* _Given material_
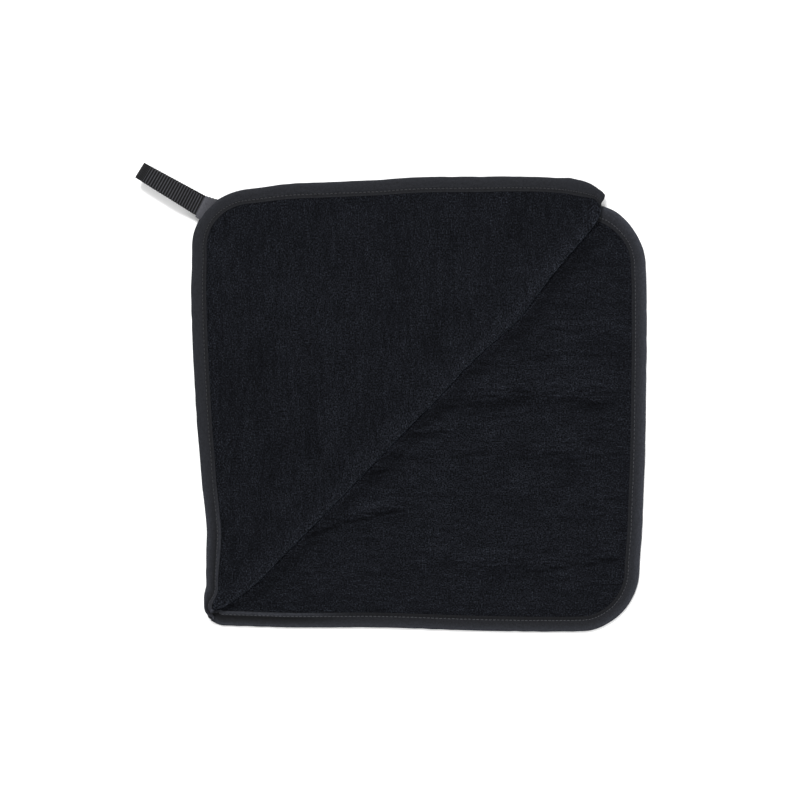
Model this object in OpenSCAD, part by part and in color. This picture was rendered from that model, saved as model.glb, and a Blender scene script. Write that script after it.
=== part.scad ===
// Terry hand towel with a bound edge, lying folded in half along its left side. One corner of the
// top leaf is folded back over the diagonal, and a hanging loop of ribbed webbing sits on that corner.
// Origin: middle of the lower leaf, on its underside. Z is up, everything is in millimetres.

/* [Cloth] */
// Width of each leaf, half the length of the open towel
leaf_w = 350; // [320:1:380]
// Height of each leaf, the width of the open towel
leaf_h = 344; // [330:1:350]
// Radius of the towel's own corners
corner_r = 46; // [36:1:60]
// Thickness of the terry, pile included
terry_t = 2.4; // [2.2:0.1:3]
// Space between two layers lying on each other
layer_gap = 0.3; // [0.3:0.05:0.5]

/* [Binding] */
// Width of the binding tape seen on each face
tape_w = 12; // [10.5:0.5:16]
// How far the tape's face sits below the pile
tape_drop = 0.25; // [0.2:0.05:0.35]
// Thickness of the cloth edge squeezed inside the tape
tongue_t = 1.0; // [0.6:0.1:1.2]
// Distance from the tape's outer fold to the cloth edge inside it
tongue_set = 1.0; // [0.5:0.1:2]
// Distance from the towel's outer edge to the row of stitches
stitch_inset = 9; // [6.5:0.5:9.5]
// Width of the row of stitches
stitch_w = 0.6; // [0.4:0.1:1]
// Width of the folded end where the tape's two ends meet
join_w = 1.6; // [1:0.1:3]
// Distance of that join above the lower end of the turned-back tape
join_along = 138; // [60:1:220]

/* [Corner fold] */
// Where the diagonal fold passes, left or right of the middle
fold_x = -6; // [-8:0.5:-4]
// Where the diagonal fold passes, above or below the middle
fold_y = 5; // [3:0.5:7]
// Slope of the diagonal fold in degrees
fold_angle = 46.1; // [45.6:0.1:46.4]

/* [Hanging loop] */
// Width of the webbing
loop_w = 15; // [12:0.5:16]
// Length of the loop from its root to its tip
loop_len = 55.6; // [46:0.2:70]
// Thickness of one ply of webbing
ply_t = 0.8; // [0.7:0.05:0.8]
// Clear height inside the loop's eye
eye_h = 4.8; // [4.4:0.1:5]
// Distance between two ribs of the webbing
rib_pitch = 2.27; // [2:0.01:2.8]
// Radius of one rib
rib_r = 0.4; // [0.3:0.05:0.4]
// Where the root sits round the turned-back corner, in degrees
root_bearing = 141.6; // [138:0.2:145]
// Distance from the binding's edge to the loop's root
root_out = 3.5; // [3:0.1:5]
// Direction the loop points in, in degrees
loop_angle = 148.4; // [144:0.2:152]
// Length of webbing caught inside the binding
root_len = 10.9; // [8:0.1:11]
// Length of the smooth patch over the root
patch_len = 5.4; // [4:0.1:6]

/* [Hidden] */
$fn = 96;
half_gap = layer_gap / 2;
leaf_step = terry_t + layer_gap;         // height from one layer to the next
left_x = -leaf_w / 2;                    // the fold between the two leaves
left_z = terry_t + half_gap;             // height of that fold's axis
fold_z = left_z + leaf_step;             // height of the diagonal fold's axis
roll_out = terry_t + half_gap;           // outer radius of a fold in the terry
roll_in = half_gap;                      // inner radius of a fold in the terry
tape_out = roll_out - tape_drop;         // outer radius of a fold in the tape
tape_in = roll_in + tape_drop;           // inner radius of a fold in the tape
reach = 600;                             // longer than anything in the towel

// centre of the towel's upper right corner
arc_x = leaf_w / 2 - corner_r;
arc_y = leaf_h / 2 - corner_r;
// the same centre seen along the diagonal fold and square to it
arc_along = (arc_x - fold_x) * cos(fold_angle) + (arc_y - fold_y) * sin(fold_angle);
arc_off = (arc_y - fold_y) * cos(fold_angle) - (arc_x - fold_x) * sin(fold_angle);
// stretches of the diagonal fold: tape, terry, tape
fold_start = (left_x + 2.6 - fold_x) / cos(fold_angle);
fold_terry_start = -(leaf_h / 2 - tape_w + fold_y) / sin(fold_angle);
fold_terry_end = arc_along + sqrt(pow(corner_r - tape_w, 2) - pow(arc_off, 2));
fold_end = arc_along + sqrt(pow(corner_r, 2) - pow(arc_off, 2));

// centre of the lower right corner once it is folded back over the diagonal
low_along = (arc_x - fold_x) * cos(fold_angle) + (-arc_y - fold_y) * sin(fold_angle);
low_off = (-arc_y - fold_y) * cos(fold_angle) - (arc_x - fold_x) * sin(fold_angle);
turned_x = fold_x + low_along * cos(fold_angle) + low_off * sin(fold_angle);
turned_y = fold_y + low_along * sin(fold_angle) - low_off * cos(fold_angle);
// axis the loop swings on
root_x = turned_x + (corner_r + root_out) * cos(root_bearing);
root_y = turned_y + (corner_r + root_out) * sin(root_bearing);
root_z = fold_z + roll_in + terry_t / 2;

tip_r = ply_t + eye_h / 2;               // outer radius of the loop's tip
tip_s = loop_len - tip_r - 0.3;          // where the tip's curve starts
rise_start = 4;                          // the plies part here
rise_end = 22;                           // and are fully apart here
swing_gap = 1.1;                         // root to axis, clears the loop's round end

terry_colour = [0.10, 0.105, 0.125];
tape_colour = [0.18, 0.18, 0.20];
thread_colour = [0.24, 0.24, 0.26];
webbing_colour = [0.22, 0.22, 0.23];
patch_colour = [0.30, 0.30, 0.31];

// one leaf's outline, drawn in from its three bound edges; the fourth is the left fold
module leaf_outline(inset, left) {
  x1 = leaf_w / 2 - inset;
  y1 = leaf_h / 2 - inset;
  r = corner_r - inset;
  translate([left, -y1]) square([x1 - r - left, 2 * y1]);
  translate([left, r - y1]) square([x1 - left, 2 * (y1 - r)]);
  for (side = [-1, 1]) translate([x1 - r, side * (y1 - r)]) circle(r);
}

module leaf_slab(inset, z0, z1, left = left_x + half_gap)
  translate([0, 0, z0]) linear_extrude(z1 - z0) leaf_outline(inset, left);

// the thinned edge of the cloth, held inside the tape
module tongue(floor_z, left = left_x + half_gap)
  leaf_slab(tongue_set, floor_z + (terry_t - tongue_t) / 2, floor_z + (terry_t + tongue_t) / 2, left);

module terry_layer(floor_z) {
  leaf_slab(tape_w, floor_z, floor_z + terry_t);
  tongue(floor_z);
}

module binding_layer(floor_z)
  difference() {
    leaf_slab(0, floor_z + tape_drop, floor_z + terry_t - tape_drop);
    leaf_slab(tape_w, floor_z - 1, floor_z + terry_t + 1, left_x - 1);
    tongue(floor_z, left_x - 1);
  }

// a row of stitches lying in the step between the tape and the pile
module thread_row(z0)
  difference() {
    leaf_slab(stitch_inset - stitch_w / 2, z0, z0 + tape_drop);
    leaf_slab(stitch_inset + stitch_w / 2, z0 - 1, z0 + tape_drop + 1, left_x - 1);
  }

module back_thread_row(floor_z) thread_row(floor_z);
module front_thread_row(floor_z) thread_row(floor_z + terry_t - tape_drop);

// along the diagonal fold: x follows the fold, y points to the upper left, z = 0 is its axis
module at_fold()
  translate([fold_x, fold_y, fold_z]) rotate([0, 0, fold_angle]) children();

module upper_left_of_fold()
  intersection() {
    children();
    at_fold() translate([-reach, half_gap, -20]) cube([2 * reach, reach, 40]);
  }

module lower_right_of_fold()
  intersection() {
    children();
    at_fold() translate([-reach, -half_gap - reach, -20]) cube([2 * reach, reach, 40]);
  }

// a half turn about the diagonal fold
module turned_back()
  at_fold() rotate([180, 0, 0]) rotate([0, 0, -fold_angle])
    translate([-fold_x, -fold_y, -fold_z]) lower_right_of_fold() children();

// half a ring and two short flats: a layer going round a fold, open towards +x
module roll_outline(r_in, r_out) {
  intersection() {
    difference() { circle(r_out); circle(r_in); }
    translate([-r_out - 1, -r_out - 1]) square([r_out + 1, 2 * r_out + 2]);
  }
  for (z = [r_in, -r_out]) translate([0, z]) square([half_gap, r_out - r_in]);
}

module left_roll(r_in, r_out, y0, y1)
  translate([left_x, y1, left_z]) rotate([90, 0, 0]) linear_extrude(y1 - y0) roll_outline(r_in, r_out);

module diagonal_roll(r_in, r_out, t0, t1)
  at_fold() translate([t0, 0, 0]) rotate([90, 0, 90]) linear_extrude(t1 - t0) roll_outline(r_in, r_out);

// at the loop's root: x points along the loop, y across it, z = 0 is the axis it swings on
module at_root() translate([root_x, root_y, root_z]) rotate([0, 0, loop_angle]) children();

module root_stub()
  at_root() translate([-swing_gap - root_len, -loop_w / 2, -ply_t]) cube([root_len, loop_w, 2 * ply_t]);

module root_patch()
  at_root() translate([-swing_gap - patch_len, -loop_w / 2, ply_t]) cube([patch_len, loop_w, 0.4]);

// on the turned-back lower edge: x runs up along it from the diagonal fold, -y points into the cloth
module at_turned_edge()
  at_fold() translate([-(leaf_h / 2 + fold_y) / sin(fold_angle), 0, 0]) rotate([0, 0, fold_angle])
    children();

// the tape's folded end, let into the tape's upper face
module tape_end()
  at_turned_edge() translate([join_along, -tape_w / 2, tape_out - 0.1]) rotate([0, 0, -32])
    cube([1.33 * tape_w, join_w, 0.2], center = true);

function ply_rise(s) =
  s <= rise_start ? 0 :
  s >= rise_end ? eye_h :
  let (k = (s - rise_start) / (rise_end - rise_start)) eye_h * k * k * (3 - 2 * k);

// the loop seen from its side: lower ply, upper ply, round root, round tip and the ribs
module loop_outline() {
  steps = [for (i = [0:18]) rise_start + i * (rise_end - rise_start) / 18];
  upper = concat([0], steps, [tip_s]);
  circle(ply_t);
  translate([0, -ply_t]) square([tip_s, ply_t]);
  polygon(concat(
    [for (s = upper) [s, ply_rise(s)]],
    [for (i = [len(upper) - 1:-1:0]) [upper[i], ply_rise(upper[i]) + ply_t]]));
  translate([tip_s, eye_h / 2]) {
    intersection() {
      difference() { circle(tip_r); circle(tip_r - ply_t); }
      translate([0, -tip_r - 1]) square([tip_r + 1, 2 * tip_r + 2]);
    }
    for (a = [-60, -20, 20, 60]) rotate(a) translate([tip_r - 0.1, 0]) circle(rib_r, $fn = 24);
  }
  for (s = [2.2:rib_pitch:tip_s]) {
    translate([s, ply_rise(s) + ply_t - 0.1]) circle(rib_r, $fn = 24);
    translate([s, 0.1 - ply_t]) circle(rib_r, $fn = 24);
  }
}

// ---- lower leaf ----
module base_terry() color(terry_colour) terry_layer(0);
module base_binding() color(tape_colour) binding_layer(0);
module base_front_thread() color(thread_colour) front_thread_row(0);
module base_back_thread() color(thread_colour) back_thread_row(0);

// ---- fold between the leaves ----
module left_fold_terry()
  color(terry_colour) left_roll(roll_in, roll_out, tape_w - leaf_h / 2, leaf_h / 2 - tape_w);
module left_fold_binding_upper()
  color(tape_colour) left_roll(tape_in, tape_out, leaf_h / 2 - tape_w, leaf_h / 2);
module left_fold_binding_lower()
  color(tape_colour) left_roll(tape_in, tape_out, -leaf_h / 2, tape_w - leaf_h / 2);

// ---- top leaf, up to the diagonal fold ----
module cover_terry() color(terry_colour) upper_left_of_fold() terry_layer(leaf_step);
module cover_binding() color(tape_colour) upper_left_of_fold() binding_layer(leaf_step);
module cover_front_thread() color(thread_colour) upper_left_of_fold() front_thread_row(leaf_step);
module cover_back_thread() color(thread_colour) upper_left_of_fold() back_thread_row(leaf_step);

// ---- diagonal fold ----
module diagonal_fold_terry()
  color(terry_colour) diagonal_roll(roll_in, roll_out, fold_terry_start, fold_terry_end);
module diagonal_fold_binding_right()
  color(tape_colour) diagonal_roll(tape_in, tape_out, fold_terry_end, fold_end);
module diagonal_fold_binding_left()
  color(tape_colour) diagonal_roll(tape_in, tape_out, fold_start, fold_terry_start);

// ---- corner folded back ----
module flap_terry()
  color(terry_colour) difference() {
    turned_back() terry_layer(leaf_step);
    root_stub();
  }
module flap_binding()
  color(tape_colour) difference() {
    turned_back() binding_layer(leaf_step);
    root_stub();
    root_patch();
    tape_end();
  }
module flap_front_thread() color(thread_colour) turned_back() front_thread_row(leaf_step);
module flap_back_thread() color(thread_colour) turned_back() back_thread_row(leaf_step);
module binding_join() color(tape_colour) tape_end();
module loop_root() color(webbing_colour) root_stub();
module loop_patch() color(patch_colour) root_patch();

// ---- hanging loop ----
module hanging_loop()
  color(webbing_colour) at_root() rotate([90, 0, 0])
    linear_extrude(loop_w, center = true) loop_outline();

base_terry();
base_binding();
base_front_thread();
base_back_thread();
left_fold_terry();
left_fold_binding_upper();
left_fold_binding_lower();
cover_terry();
cover_binding();
cover_front_thread();
cover_back_thread();
diagonal_fold_terry();
diagonal_fold_binding_right();
diagonal_fold_binding_left();
flap_terry();
flap_binding();
flap_front_thread();
flap_back_thread();
binding_join();
loop_root();
loop_patch();
hanging_loop();
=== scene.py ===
"""Black terry towel with a bound edge, folded in half, one corner turned back, with a webbing loop.

The towel is modelled flat, in the plane of one leaf, and then laid: each flat point (x, y) and its
height h over the middle of the cloth is placed on the lower leaf, the cover or the turned-back
corner. Terry, tape and stitches all go through the same placing, so they fit each other.
Lengths are in millimetres until a mesh is made.
"""
import math

import bpy
import bmesh
import numpy as np
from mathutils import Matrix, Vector
from mathutils.geometry import delaunay_2d_cdt


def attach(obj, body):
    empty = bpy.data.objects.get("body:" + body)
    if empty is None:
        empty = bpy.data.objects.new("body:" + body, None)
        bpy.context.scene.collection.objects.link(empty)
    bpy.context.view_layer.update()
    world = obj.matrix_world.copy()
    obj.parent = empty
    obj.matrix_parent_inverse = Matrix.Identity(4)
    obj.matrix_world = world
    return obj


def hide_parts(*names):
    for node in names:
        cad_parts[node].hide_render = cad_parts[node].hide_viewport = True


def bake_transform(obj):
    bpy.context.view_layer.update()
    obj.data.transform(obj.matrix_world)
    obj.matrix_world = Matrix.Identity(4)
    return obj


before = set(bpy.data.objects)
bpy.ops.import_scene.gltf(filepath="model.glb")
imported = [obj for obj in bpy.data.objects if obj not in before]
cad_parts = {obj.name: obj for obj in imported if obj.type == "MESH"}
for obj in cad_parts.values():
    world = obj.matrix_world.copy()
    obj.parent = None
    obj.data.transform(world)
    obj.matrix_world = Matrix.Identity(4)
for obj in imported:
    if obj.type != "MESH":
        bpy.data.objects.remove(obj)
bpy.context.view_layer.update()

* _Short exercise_
Quote the listing above from its first line to the line with "layer_gap = 0.3; // [0.3:0.05:0.5]", inclusive, and add nothing.

* _Completed task_
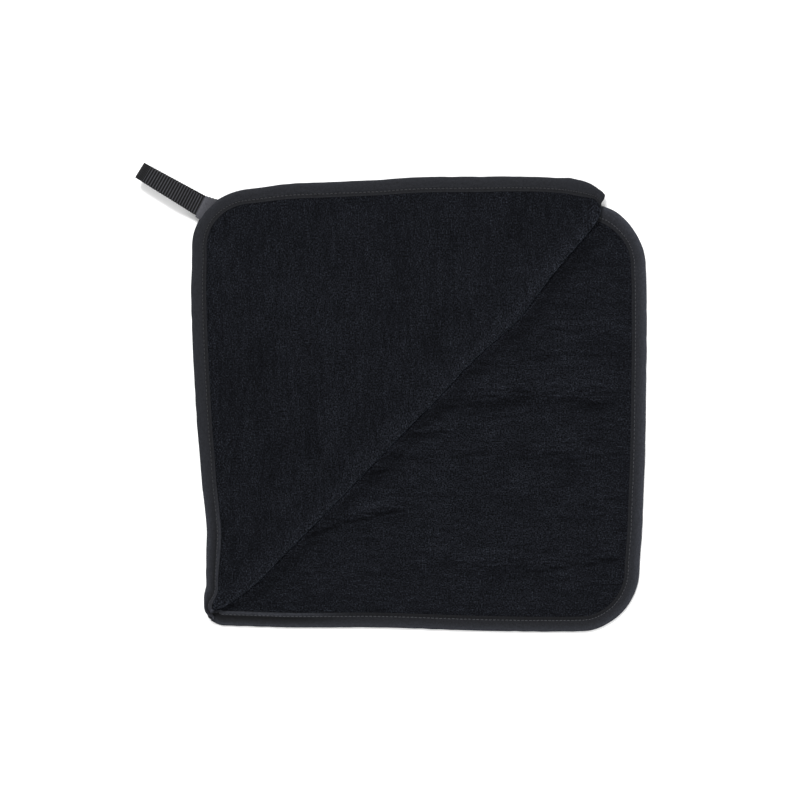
Model this object in OpenSCAD, part by part and in color. This picture was rendered from that model, saved as model.glb, and a Blender scene script. Write that script after it.
=== part.scad ===
// Terry hand towel with a bound edge, lying folded in half along its left side. One corner of the
// top leaf is folded back over the diagonal, and a hanging loop of ribbed webbing sits on that corner.
// Origin: middle of the lower leaf, on its underside. Z is up, everything is in millimetres.

/* [Cloth] */
// Width of each leaf, half the length of the open towel
leaf_w = 350; // [320:1:380]
// Height of each leaf, the width of the open towel
leaf_h = 344; // [330:1:350]
// Radius of the towel's own corners
corner_r = 46; // [36:1:60]
// Thickness of the terry, pile included
terry_t = 2.4; // [2.2:0.1:3]
// Space between two layers lying on each other
layer_gap = 0.3; // [0.3:0.05:0.5]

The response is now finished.